From Slaughter-house Five. My favorite bit of Vonnegut:
It was a movie about American bombers in the Second World War and the men who flew them. Seen backwards by Billy, the story went like this:
American planes, full of holes and wounded men and corpses took off backwards from an airfield in England. Over France, a few German fighter planes flew at them backwards, sucked bullets and shell fragments from some of the planes and crewmen. They did the same for wrecked American bombers on the ground, and those planes flew up backwards to join the formation.
The formation flew backwards over a German city that was in flames. The bombers opened their bomb bay doors, exerted a miraculous magnetism which shrunk the fires, gathered them into cylindrical steel containers, and lifted the containers into the bellies of the planes. The containers were stored neatly in racks. The Germans below had miraculous devices of their own, which were long steel tubes. They used them to suck more fragments from the crewmen and planes. But there were still a few wounded Americans, though, and some of the bombers were in bad repair. Over France, though, German fighters came up again, made everything and everybody as good as new.

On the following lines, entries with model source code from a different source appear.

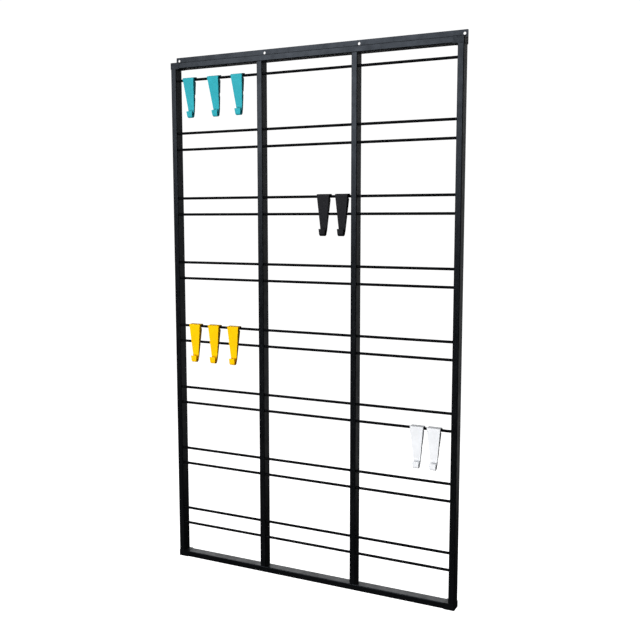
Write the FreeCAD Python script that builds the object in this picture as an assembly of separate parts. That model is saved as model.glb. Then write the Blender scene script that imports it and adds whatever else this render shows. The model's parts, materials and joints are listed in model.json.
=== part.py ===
import FreeCAD, Part
import math
import os

# Wall rack for tools and kitchen or garage things: a black steel frame of four posts and two
# rails, round rods strung across it in pairs, a wall strip to screw it up by, and clip-on
# plastic hooks that slide along the rods.
#
# Millimetres. +X is to the right as seen from the room, +Y points into the wall, +Z is up.
# The origin is on the wall plane, half-way between the wall screws, at their height.

# ---- frame -------------------------------------------------------------------------------
FRAME_WIDTH = 940.0             # over the corner connectors
FRAME_HEIGHT = 1580.0           # over the corner connectors, without the wall strip
TUBE_WIDTH = 18.0               # face of a post or rail, as seen from the front
TUBE_DEPTH = 32.0               # from front to back
TUBE_WALL = 1.5
TUBE_RADIUS = 2.0               # outside corners of the tube
CONNECTOR_PROUD = 1.0           # the connectors stand out this much past the tubes
CONNECTOR_WIDTH = 32.0          # along the rail
CONNECTOR_RADIUS = 2.0
SPIGOT_LENGTH = 28.0            # how far a connector reaches into a tube
SPIGOT_CLEARANCE = 0.2          # gap all round a spigot or plug in its tube
SPIGOT_CHAMFER = 1.5
PLUG_LENGTH = 24.0              # threaded plug in each end of a middle post

# ---- wall strip --------------------------------------------------------------------------
STRIP_THICKNESS = 2.0
STRIP_RISE = 20.0               # part that shows above the frame
STRIP_RADIUS = 2.0
WALL_HOLE_DIAMETER = 8.0

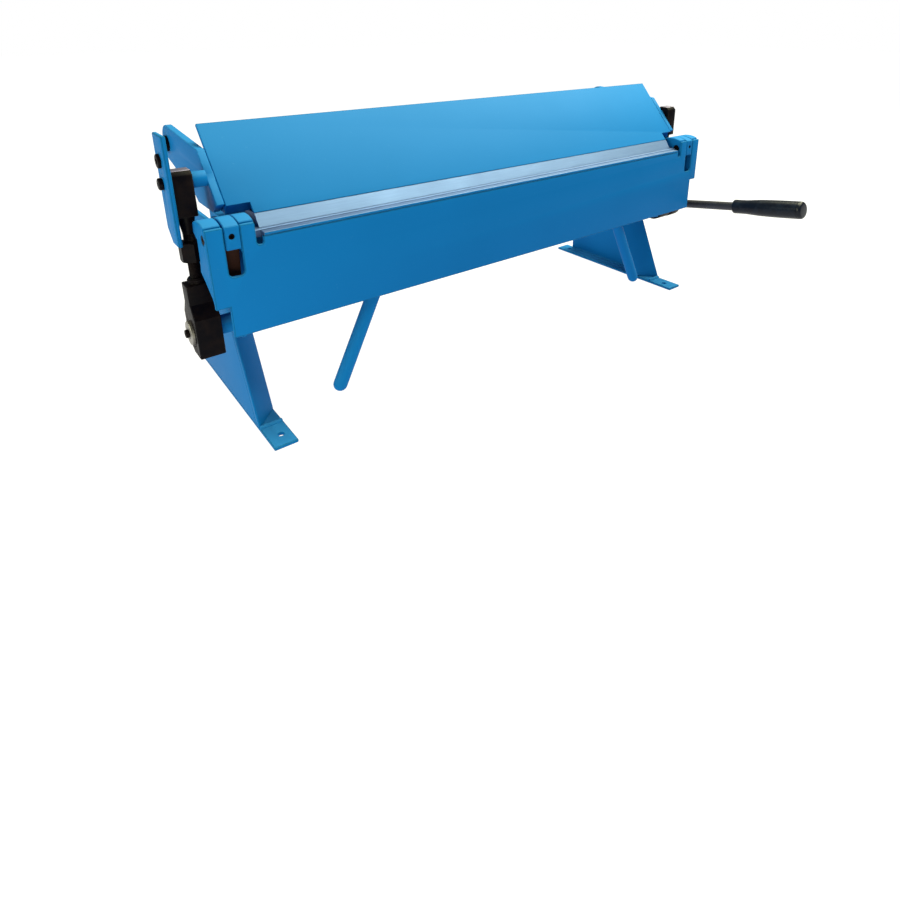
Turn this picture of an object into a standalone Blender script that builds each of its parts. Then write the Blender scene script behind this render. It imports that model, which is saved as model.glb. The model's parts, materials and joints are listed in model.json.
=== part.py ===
"""Bench machine that bends sheet metal: feet, bed, hinged apron, clamping beam and lever.

Metres. X runs along the beam, Y from the operator to the back, Z up from the feet.
Places are measured from the front face of the apron, from the floor, and outwards from the ends of
the clamping length.
"""

import math

import bmesh
import bpy
from mathutils import Matrix, Vector

# Sides of the machine, as seen from the operator
SIDES = {"left": -1, "right": 1}
GAP = 0.0003
ROUND_SEGMENTS = 28
SMALL_SEGMENTS = 18
HEXAGON = 6
CORNER_STEPS = 4
BOSS_STEPS = 12
CROWN_STEPS = 6
SMOOTH_ANGLE = math.radians(35)
EDGE = 0.0012
SMALL_EDGE = 0.0006
OVERRUN = 0.004

# Half the clamping length. Every X and REACH below is measured outwards from its end.
CLAMP_HALF = 0.4985

# Feet and side plates
FOOT_INNER_X = -0.005
FOOT_OUTER_X = 0.0351
FOOT_FRONT_Y = -0.021
FOOT_REAR_Y = 0.383
FOOT_THICKNESS = 0.006
FOOT_HOLE_RADIUS = 0.0055
FOOT_HOLE_X = 0.0125
FOOT_HOLE_FRONT_Y = 0.010
FOOT_HOLE_REAR_Y = 0.352
SIDE_INNER_X = 0.0275
SIDE_OUTER_X = 0.0355
SIDE_FRONT_Y = 0.063
SIDE_REAR_Y = 0.355
SIDE_TOP_Z = 0.340
SIDE_CHIN_Z = 0.170
LEG_TOE_Y = 0.040
LEG_NECK_Z = 0.155
LEG_LEAN = 0.45
SHOULDER_Z = 0.300
POST_FILLET = 0.020
POST_BOSS = 0.020
POST_REAR_ANGLE = 12
FLANGE_SWEEP_BACK = 0.0465
FLANGE_THICKNESS = 0.006
FLANGE_LIP = 0.013
FLANGE_FOLD = 0.005

# Bed between the side plates
BEND_Y = 0.015
BEND_Z = 0.357
BED_GAP = 0.0008
BED_BLADE_REACH = 0.0115
BED_BLADE_REAR_Y = 0.110
BED_BLADE_THICKNESS = 0.012
BED_FRONT_Y = 0.0635
BED_REAR_Y = 0.142
BED_LOW_Z = 0.240
BED_WALL = 0.006
TABLE_REAR_Y = 0.180
TABLE_DROP = 0.0006
TIE_RADIUS = 0.012
TIE_Y = 0.330
TIE_Z = 0.100

# Hinge of the apron, on the bending line
PIN_RADIUS = 0.008
PIN_CLEARANCE = 0.0003
LUG_TOP_Z = 0.374
LUG_CROWN = 0.007
LUG_REAR_Y = 0.057
LUG_BELLY_Y = 0.061
LUG_BELLY_Z = 0.358
FIXED_INNER_X = 0.0358
FIXED_OUTER_X = 0.057
FIXED_LOW_Z = 0.339
FIXED_BACK_Y = 0.0115
FIXED_BACK_LOW_Y = 0.020
FIXED_BACK_LOW_Z = 0.292
FIXED_TAIL_X = 0.0435
FIXED_TAIL_Y = 0.110
FIXED_TAIL_TOP_Z = 0.362
FIXED_TAIL_LOW_Z = 0.305
INNER_LUG_X = (0.0135, 0.0347)
OUTER_LUG_X = (0.0597, 0.0835)
INNER_LUG_LOW_Z = 0.330
SCREW_X = 0.0475
SCREW_Z = 0.359
SCREW_RADIUS = 0.0042
SCREW_FRONT_Y = 0.0012
SCREW_REAR_Y = 0.0064

# Apron
APRON_THICKNESS = 0.006
APRON_LOW_Z = 0.203
APRON_REACH = 0.0635
APRON_OPEN_REACH = 0.0035
NOTCH_LOW_Z = 0.339
NOTCH_CORNER = 0.003
SLOT_INNER_X = 0.0355
SLOT_OUTER_X = 0.0585
SLOT_LOW_Z = 0.298
SLOT_CORNER = 0.008
WING_LOW_Z = {"left": 0.253, "right": 0.275}
WING_SHOULDER = (0.045, 0.350)
WING_WAIST = (0.047, 0.318)
WING_HEEL = (0.053, 0.298)
WING_HIP = (0.034, 0.286)
WING_TAIL = (0.009, 0.268)
BAR_REACH = 0.0015
BAR_DROP = 0.0012
BAR_TOP_Z = BEND_Z - BAR_DROP
BAR_LIP = 0.0045
BAR_LOW_Z = 0.330
STIFFENER_REACH = 0.0065
STIFFENER_REAR_Y = 0.045
STIFFENER_Z = (0.296, 0.302)

# Bending handles, splayed outwards below the apron
HANDLE_RADIUS = 0.01225
HANDLE_Y = 0.022
HANDLE_END_X = -0.0985
HANDLE_END_Z = 0.039
HANDLE_ANGLE = math.radians(26.6)
HANDLE_LENGTH = 0.266
HANDLE_TIP_ANGLE = 168
SOCKET_RADIUS = 0.0154
SOCKET_SPAN = (0.198, 0.276)

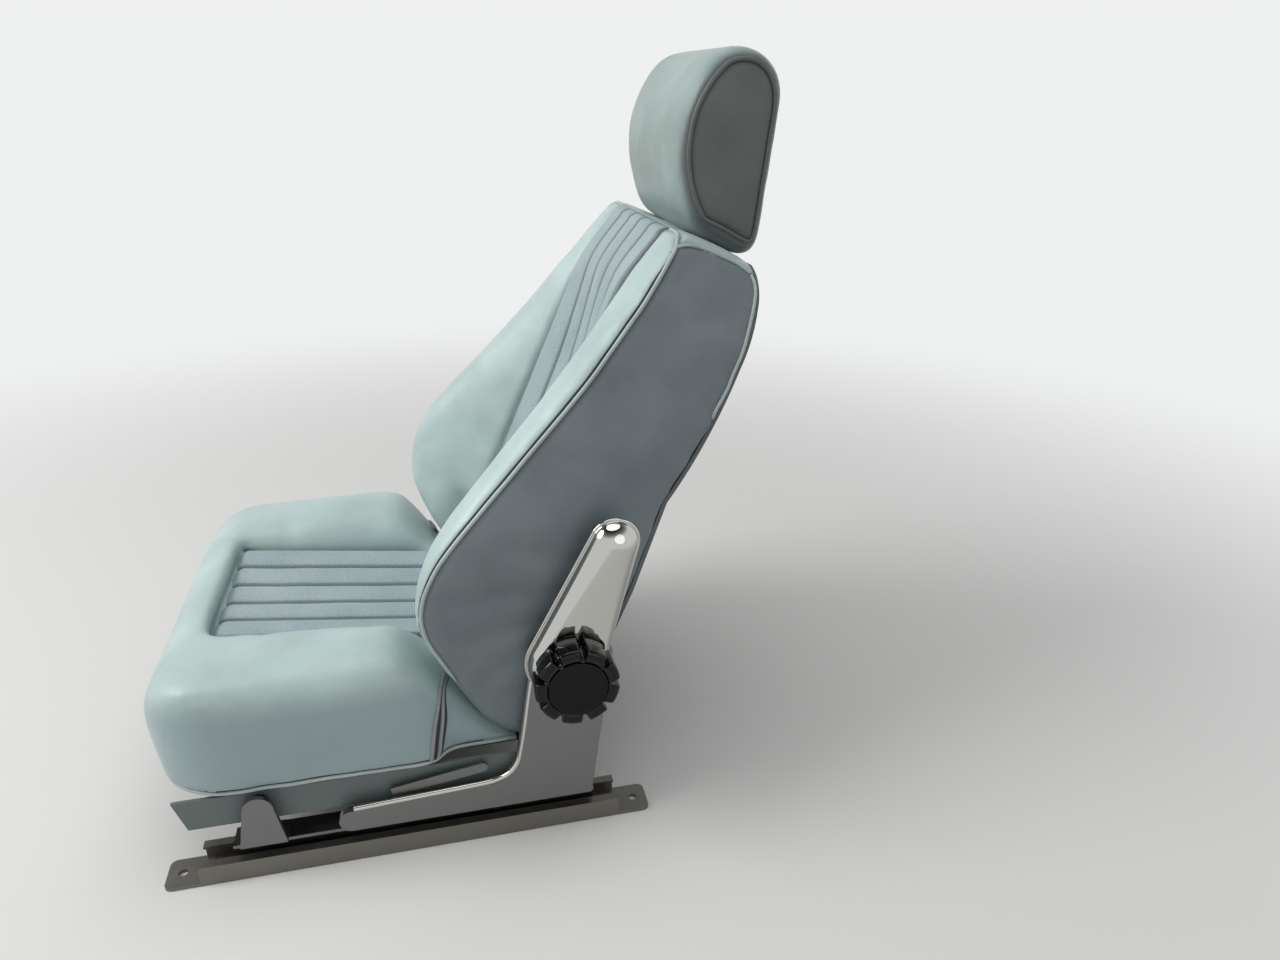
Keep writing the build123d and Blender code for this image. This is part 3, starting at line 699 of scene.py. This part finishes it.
def pleatedPanel(name, profile, stations, levelAt, place):
    rows, across = len(stations), len(profile)
    half = rows * across
    verts = []
    for along in stations:
        for x, level, crown in profile:
            wave = pleats["waveMm"] * noise.noise(Vector((x * 0.02, along * 0.022, 3.0)))
            verts.append(place(x, along, levelAt(along, level, crown) + wave))
    verts += [place(x, along, 0.5) for along in stations for x, level, crown in profile]
    faces = []
    for v in range(rows - 1):
        for u in range(across - 1):
            a = v * across + u
            faces.append((a, a + 1, a + across + 1, a + across))
            faces.append((half + a, half + a + across, half + a + across + 1, half + a + 1))
        a = v * across
        b = a + across - 1
        faces += [(a, a + across, half + a + across, half + a), (b, half + b, half + b + across, b + across)]
    for u in range(across - 1):
        a = (rows - 1) * across + u
        faces += [(u, half + u, half + u + 1, u + 1), (a, a + 1, half + a + 1, half + a)]
    obj = meshObject(name, verts, faces, "pleatLeather")
    layer = obj.data.uv_layers.new(name="leatherMap")
    for loop in obj.data.loops:
        i = loop.vertex_index % half
        layer.data[loop.index].uv = (profile[i % across][0] * mm, stations[i // across] * mm)
    # painted shade in the grooves between the pleats
    pleatAt = np.tile([(x + pleatHalf) / pleats["widthMm"] for x, level, crown in profile], 2 * rows)
    gapMm = (pleatAt - np.round(pleatAt)) * pleats["widthMm"]
    writeShade(obj, "seam", np.exp(-(gapMm / pleats["shadeMm"]) ** 2))
    faceOutwards(obj)
    return obj


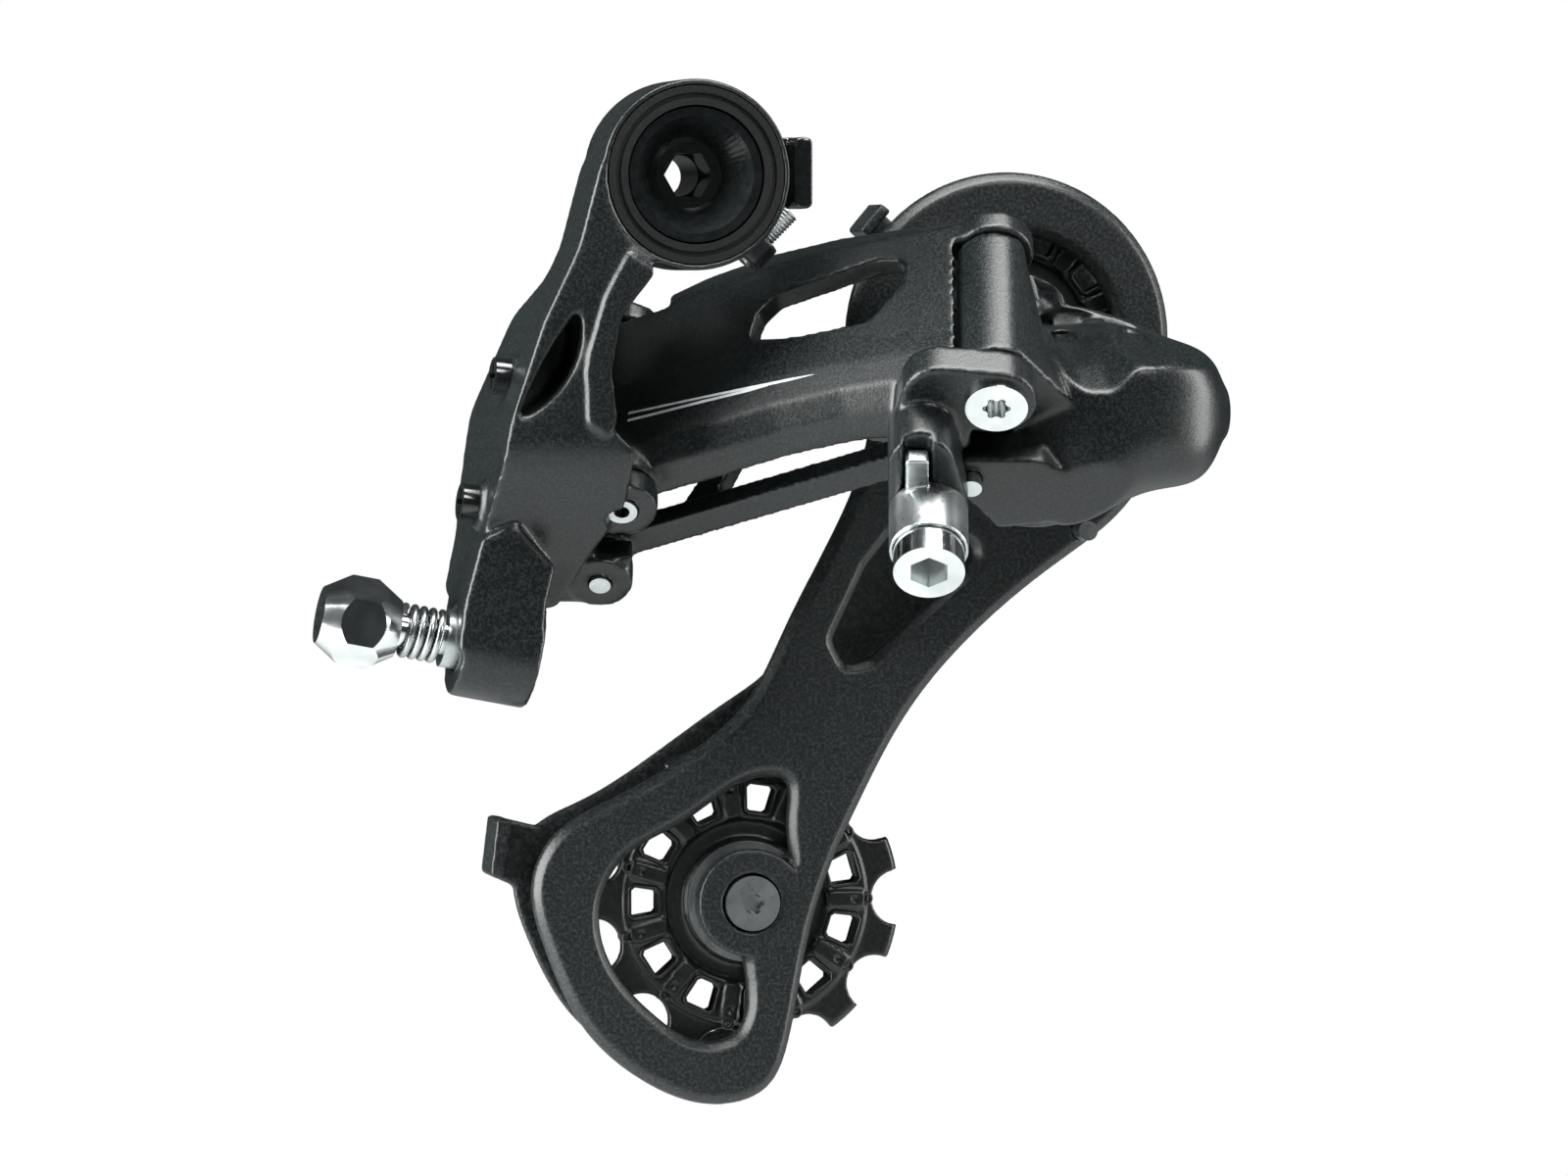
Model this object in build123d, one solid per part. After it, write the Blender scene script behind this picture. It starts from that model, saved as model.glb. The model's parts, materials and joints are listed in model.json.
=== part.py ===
from build123d import *
import math
import os

# Rear bicycle derailleur. Millimetres. +X is forward on the bicycle, +Y is inboard, towards the
# wheel, and +Z is up. The origin is on the hanger bolt's axis, at the hanger's outer face.

# ---- running and seating clearances -------------------------------------------------------
running_fit = 0.05          # radial, a shaft turning in its bore
seat_fit = 0.01             # radial, a pin fixed in its bore
face_gap = 0.3              # between faces that slide past each other
open_pivot_gap = 0.35       # radial, where the linkage is opened for the motion model
end_gap = 0.02              # between the ends of pieces that stand still together
swing_room = 0.6            # between a link's end and the walls beside it
through = 60.0              # longer than any piece, for cuts that go right through
coil_end_room = 0.6         # between a spring's end coils and their seats
recess_depth = 1.2          # of a cross in a small screw
recess_width = 0.7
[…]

When the bombers got back to their base, the steel cylinders were taken from the racks and shipped back to the United States of America, where factories were operating night and day, dismantling the cylinders, separating the dangerous contents into minerals. Touchingly, it was mainly women who did this work. The minerals were then shipped to specialists in remote areas. It was their business to put them into the ground, to hide them cleverly, so they would never hurt anybody ever again.
To Mr. Vonnegut, I offer this joke in his memory:
"Kurt is up in heaven now."
Don't worry if you don't get it. Vonnegut is laughing his ass off, wherever he is.